When we are referring to metaphysics, creationism must be right and traducianism must be wrong. We can make a place for traducianism only if we do not speak on this level. That is, it can be used as a description of the relationship between the parents and their offspring on a non-metaphysical level. In ordinary speech, if I push Tommy in the chest, it would be accurate to say that “Vincent pushed Tommy.” But if we are talking about metaphysics, about causation and such, then I must say that “God caused Vincent to lift his hand (that is, God lifted Vincent’s hand) and caused it to extend toward Tommy and to touch Tommy’s chest. Then God caused Tommy to feel an impact on his chest and caused his body to fall backward.” That is, there is no direct and necessary relationship between my pushing Tommy and Tommy’s falling back, since I do not have the metaphysical power to create (as if I am God) or to change anything in creation (as if to “create” a new configuration of the universe). Thus traducianism could be acceptable only in the relative sense and when not speaking on the creative level. But why make room for it if it is really useless? And it seems that almost all of the time, the question is indeed posed on the metaphysical level, so that creationism should be the answer. Man cannot create souls.
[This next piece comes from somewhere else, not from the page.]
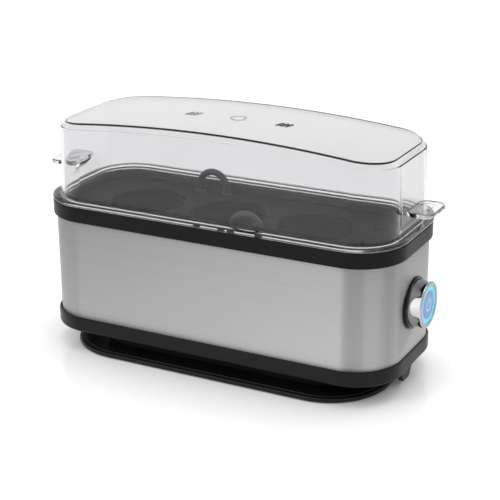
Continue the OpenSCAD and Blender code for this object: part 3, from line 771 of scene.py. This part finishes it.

Like the doctrine of compatibilism, the doctrine of traducianism asks the question on one level and then answers it on another level, and ends up missing the whole point. Those who affirm traducianism either forget metaphysics, or they affirm some principle like secondary causation. Calvinists often say that God is the ultimate cause of sin, perhaps by a “permissive” decree or some other nonsense, but he uses man as a “secondary” cause — man is the one with direct contact with evil. This never answers the metaphysical question. Does man wield a metaphysical power to cause something or not? If he can wield this power apart from God, then man is God. If he wields it “with” God, then God is at least a co-author of sin. And who wields the power to move the man, if not God? Then God is in fact the only author. If sin is an effect that we try to explain, is not the action of man also an effect? If man has no such metaphysical power, then the “secondary cause” is not a “cause” that does anything at all. It is just a description of the apparent (but not actual) relation between objects, and not a real cause of anything. The word “cause” in the term is misleading, and because it is misleading, the word “secondary” becomes useless and also misleading. If a “something” is really nothing, then a “secondary” nothing is still nothing.

This applies exactly to creationism vs. traducianism. Those who affirm traducianism do not think precisely about this. The upshot is that if they affirm that God is the only metaphysical author, then they just lost their traducianism. If they affirm that God is not the only metaphysical author (that man is the sole or some kind of co-author, as if this is possible), then they just lost their God.